0xdec4c8

Putting together some simple 3d for fun once again.

Made a little cube, put the vertices and indices together, made a couple of array buffers and rendered a cube.

Now usually to make a cube, you’ll need at least 8 vertices and index lists for the triangles or quads for the six sides. A triangle list seemed suitable, so that makes 12 triangles, 36 indices.
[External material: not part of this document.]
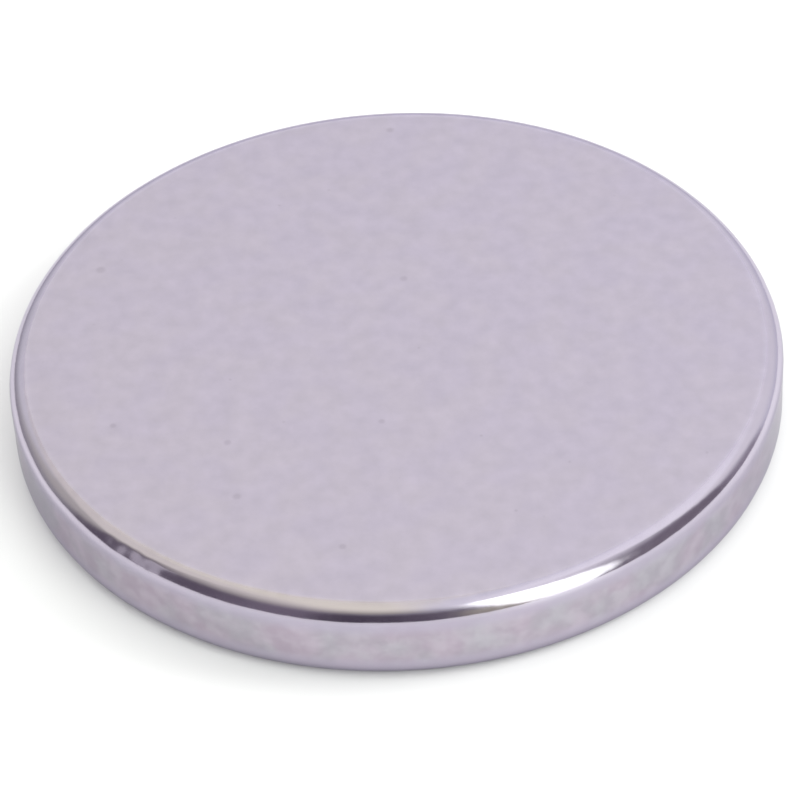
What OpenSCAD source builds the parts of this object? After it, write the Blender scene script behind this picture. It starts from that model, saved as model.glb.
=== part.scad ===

So here’s the two lists:

GLshort cubeverts[24] = {
    -10, -10, -10,
    10, -10, -10,
    10, 10, -10,
    -10, 10, -10,
    -10, -10, 10,
    10, -10, 10,
    10, 10, 10,
    -10, 10, 10
};
GLushort cubeinds[36] = {
    0, 3, 2, 0, 2, 1,
    1, 2, 6, 1, 6, 5,
    4, 5, 6, 4, 6, 7,
    0, 4, 7, 0, 7, 3,
    7, 6, 2, 7, 2, 3,
    0, 1, 5, 0, 5, 4
};

The 8 vertices need in total 24 values, 3 coordinates for each corner. Now if the only thing you really need to know is if a value is positive or negative, that sounds like a bit. Just looking at the values, are they positive or negative, here’s a list of the corresponding polarities:

- - - + - - + +
- - + - - - + +
- + + + + - + +

See how they are conveniently in groups of eight? Reading the bit values with MSB on the left, the three 8-bit values are C8, C4 and DE. Ordered in a single integer, little-endian, that is 0xdec4c8.

Therefore:

GLshort cubeverts[24];
for(int i=0;i<24;i++) cubeverts[i]=((0xdec4c8 & (1 << i))?1:-1);

For the indices, there’s gotta be a way to compress them down too, keeping in mind the CCW/CW order of faces for triangle lists. Maybe later…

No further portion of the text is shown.